June 21, 2011


Global Aquaculture Alliance expands BAP certification programme



The Global Aquaculture Alliance the major organisation which sets standards for farmed seafood, has expanded the Best Aquaculture Practices certification programme with the finalisation of BAP standards for salmon farms.


"This is another big step forward for BAP," GAA Executive Director Wally Stevens said. "With the salmon standards coming on line, the programme now covers another very important species via international guidelines that protect the environment, worker rights and animal welfare, while also addressing food safety and traceability."


The BAP standards for salmon farms apply to the cage and net pen production of salmon and rainbow trout. They join BAP's standards for shrimp, tilapia, Pangasius and channel catfish. The BAP programme also includes standards for feed mills, hatcheries and processing plants. Over 1.5 billion pounds (700,000 tonnes) of seafood are processed under the BAP programme annually.
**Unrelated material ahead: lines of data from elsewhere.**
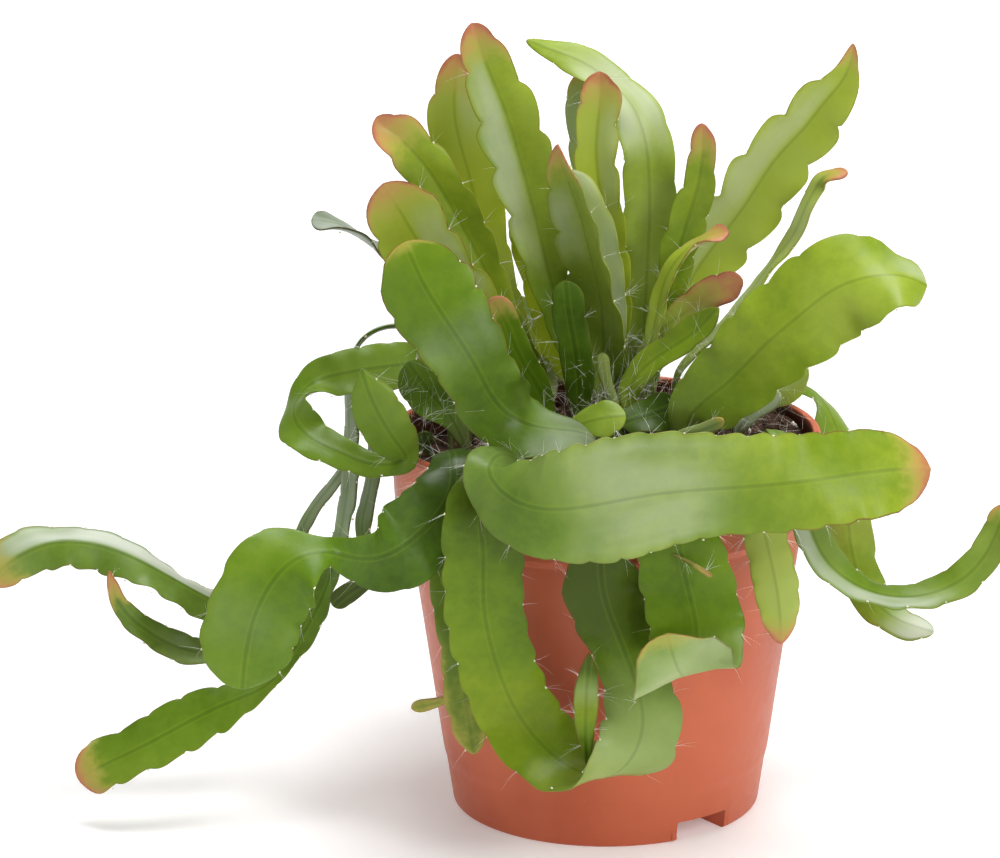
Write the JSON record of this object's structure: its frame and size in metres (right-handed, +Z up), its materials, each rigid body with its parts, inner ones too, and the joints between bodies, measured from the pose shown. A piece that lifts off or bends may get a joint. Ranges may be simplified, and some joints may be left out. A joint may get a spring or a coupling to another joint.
{
  "type": "potted rhipsalis",
  "caption": "Flat-stemmed forest cactus with upright, arching and hanging notched stems, rooted in soil in a tapered plastic nursery pot.",
  "frame": {"origin": "centre of the flat underside of the pot, on the surface it stands on", "axes": "+Z up along the pot's axis, -Y towards the viewer of the picture, +X to the viewer's right"},
  "size_m": [0.285, 0.1849, 0.2213],
  "materials": {
    "pot": "satin",
    "soil": "rough",
    "stem": "waxy satin"
  },
  "bodies": {
    "root": {"pot": "pot", "soil": "soil", "stem_back_a": "stem", "stem_back_b": "stem", "stem_back_c": "stem", "stem_back_d": "stem", "stem_back_e": "stem", "stem_behind_strap": "stem", "stem_big_right": "stem", "stem_blue_strap": "stem", "stem_bright_hang": "stem", "stem_cape_left": "stem", "stem_center_back": "stem", "stem_center_dark": "stem", "stem_center_dark_small": "stem", "stem_center_orange": "stem", "stem_center_pale": "stem", "stem_center_sprout": "stem", "stem_dried_tip": "stem", "stem_edge_right": "stem", "stem_front_strap": "stem", "stem_front_sweep": "stem", "stem_green_right_low": "stem", "stem_grey_left": "stem", "stem_grey_sliver": "stem", "stem_loop_left": "stem", "stem_low_right": "stem", "stem_oval": "stem", "stem_peek_left": "stem", "stem_pink_broad": "stem", "stem_pink_left": "stem", "stem_pink_narrow": "stem", "stem_pink_right": "stem", "stem_right_back_hang": "stem", "stem_right_long": "stem", "stem_right_reddish": "stem", "stem_right_short": "stem", "stem_right_under": "stem", "stem_shade_lower": "stem", "stem_shade_upper": "stem", "stem_shield": "stem", "stem_small_red": "stem", "stem_tall_center": "stem", "stem_tall_left": "stem", "stem_tall_left_back": "stem", "stem_trail_far": "stem", "stem_trail_low": "stem", "stem_trail_mid": "stem", "stem_upper_right": "stem"}
  },
  "joints": []
}
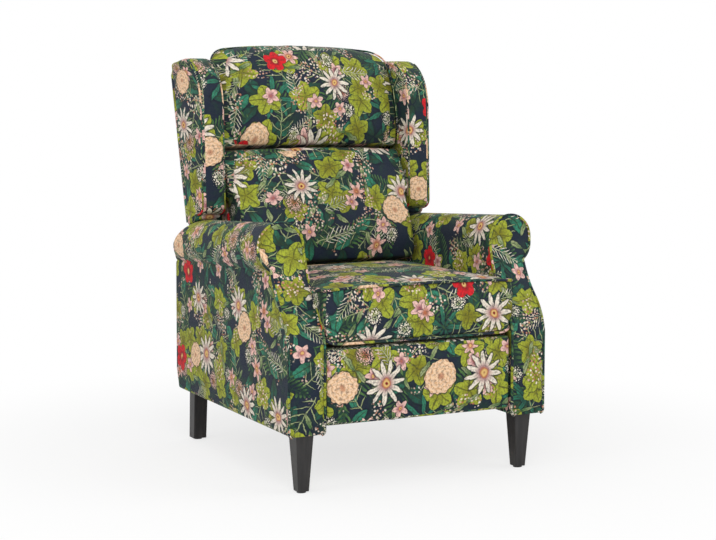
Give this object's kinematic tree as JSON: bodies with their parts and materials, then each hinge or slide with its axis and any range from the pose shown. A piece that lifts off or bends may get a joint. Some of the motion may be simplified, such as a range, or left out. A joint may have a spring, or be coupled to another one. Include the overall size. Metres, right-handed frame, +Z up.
{
  "type": "wingback recliner",
  "caption": "Push-back wingback armchair on tapered legs: rolled arms, boxed seat, pillow back with wings, and a padded footrest that swings out as the back reclines.",
  "frame": {"origin": "middle of the footprint at floor level, chair upright and footrest folded", "axes": "-Y towards the sitter's feet (front of the chair), +X to the sitter's left, +Z up"},
  "size_m": [0.7432, 0.7896, 1.0576],
  "materials": {
    "printed_cloth": null,
    "leg_wood": "satin black stained wood",
    "timber": "raw sawn frame timber",
    "black_steel": "black powder coat",
    "zinc_steel": "zinc plated",
    "spring_wire": "drawn spring wire",
    "webbing": "woven elastic webbing",
    "glide": "moulded plastic"
  },
  "bodies": {
    "base": {"glides": "glide", "front_left_leg": "leg_wood", "front_right_leg": "leg_wood", "rear_left_leg": "leg_wood", "rear_right_leg": "leg_wood", "leg_plates": "zinc_steel", "leg_bolts": "zinc_steel", "arm_bottom_rails": "timber", "arm_posts": "timber", "arm_top_rails": "timber", "left_arm_cover": "printed_cloth", "right_arm_cover": "printed_cloth", "left_arm_facing": "printed_cloth", "right_arm_facing": "printed_cloth", "front_cross_rail": "timber", "rear_cross_rail": "timber", "rear_apron": "printed_cloth", "base_rails": "black_steel", "base_rail_screws": "zinc_steel", "base_pins": "zinc_steel"},
    "front_swing": {"front_swing_links": "black_steel", "front_torsion_tube": "black_steel"},
    "rear_swing": {"rear_swing_links": "black_steel", "rear_torsion_tube": "black_steel"},
    "carriage": {"carriage_rails": "black_steel", "carriage_pins": "zinc_steel", "carriage_cross_tube": "black_steel", "left_seat_rail": "timber", "right_seat_rail": "timber", "front_seat_rail": "timber", "rear_seat_rail": "timber", "seat_springs": "spring_wire", "spring_clips": "zinc_steel", "seat_cushion": "printed_cloth"},
    "footrest_front": {"footrest_front_links": "black_steel", "footrest_front_pins": "zinc_steel"},
    "footrest_rear": {"footrest_rear_links": "black_steel"},
    "footrest_arm": {"footrest_arms": "black_steel", "footrest_arm_pins": "zinc_steel"},
    "footrest_tie": {"footrest_tie_links": "black_steel"},
    "footrest": {"footrest_brackets": "black_steel", "footrest_tie_pins": "zinc_steel", "footrest_board": "timber", "footrest_pad": "printed_cloth"},
    "back": {"back_bottom_rail": "timber", "back_middle_rail": "timber", "back_top_rail": "timber", "back_posts": "timber", "back_brackets": "black_steel", "back_bracket_bolts": "zinc_steel", "back_webbing": "webbing", "wing_panels": "timber", "left_wing_cover": "printed_cloth", "right_wing_cover": "printed_cloth", "outside_back": "printed_cloth", "lumbar_pillow": "printed_cloth", "head_pillow": "printed_cloth"},
    "back_drive": {"back_drive_links": "black_steel", "back_drive_pins": "zinc_steel"}
  },
  "joints": [
    {"name": "seat_glide", "type": "hinge", "parent": "base", "child": "front_swing", "pos_m": [0, -0.165, 0.212], "axis": [1, 0, 0], "range_deg": [0, 45]},
    {"name": "seat_level", "type": "hinge", "parent": "front_swing", "child": "carriage", "pos_m": [0, -0.08722, 0.28978], "axis": [1, 0, 0], "range_deg": [-45, 0]},
    {"name": "rear_swing", "type": "hinge", "parent": "base", "child": "rear_swing", "pos_m": [0, 0.125, 0.212], "axis": [1, 0, 0], "range_deg": [0, 45]},
    {"name": "back_recline", "type": "hinge", "parent": "carriage", "child": "back", "pos_m": [0, 0.225, 0.35], "axis": [1, 0, 0], "range_deg": [-25, 0]},
    {"name": "footrest_swing", "type": "hinge", "parent": "carriage", "child": "footrest_front", "pos_m": [0, -0.215, 0.325], "axis": [1, 0, 0], "range_deg": [-90, 0]},
    {"name": "footrest_rear_swing", "type": "hinge", "parent": "carriage", "child": "footrest_rear", "pos_m": [0, -0.155, 0.325], "axis": [1, 0, 0], "range_deg": [-90, 0]},
    {"name": "footrest_arm_turn", "type": "hinge", "parent": "footrest_front", "child": "footrest_arm", "pos_m": [0, -0.1476, 0.23555], "axis": [1, 0, 0], "range_deg": [0, 90]},
    {"name": "footrest_tie_turn", "type": "hinge", "parent": "footrest_front", "child": "footrest_tie", "pos_m": [0, -0.14156, 0.20617], "axis": [1, 0, 0], "range_deg": [0, 90]},
    {"name": "footrest_fold", "type": "hinge", "parent": "footrest_arm", "child": "footrest", "pos_m": [0, -0.283, 0.325], "axis": [1, 0, 0], "range_deg": [-90, 0]},
    {"name": "back_drive_turn", "type": "hinge", "parent": "rear_swing", "child": "back_drive", "pos_m": [0, 0.18078, 0.28978], "axis": [1, 0, 0], "range_deg": [-23, 0]}
  ],
  "couplings": [
    {"joint": "seat_level", "follows": "seat_glide", "ratio": -1},
    {"joint": "rear_swing", "follows": "seat_glide", "ratio": 1},
    {"joint": "back_recline", "follows": "seat_glide", "ratio": -0.55556},
    {"joint": "footrest_swing", "follows": "seat_glide", "ratio": -2},
    {"joint": "footrest_rear_swing", "follows": "seat_glide", "ratio": -2},
    {"joint": "footrest_arm_turn", "follows": "seat_glide", "ratio": 2},
    {"joint": "footrest_tie_turn", "follows": "seat_glide", "ratio": 2},
    {"joint": "footrest_fold", "follows": "seat_glide", "ratio": -2},
    {"joint": "back_drive_turn", "follows": "seat_glide", "ratio": -0.50667}
  ]
}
BAP is now open to salmon farmers and processors, and is working with certification bodies to develop auditor guidelines for the new standards. An August BAP auditor course in Ireland will emphasise the salmon standards.


The BAP Standards Oversight Committee (SOC), whose members represent a balance of stakeholders from industry, NGOs and academia, unanimously approved the standards for implementation. The salmon standards were initially drafted by a technical committee under the chairmanship of aquaculture scientist and consultant John Forster. The standards were then redrafted following input from the public review process, finalised and approved by the SOC and GAA board.


The BAP standards are based on current best practices, but continuously evolve with advancing technology. BAP strives to set standards at an achievable level to encourage a broad cross section of producers to participate and effect positive changes within the industry.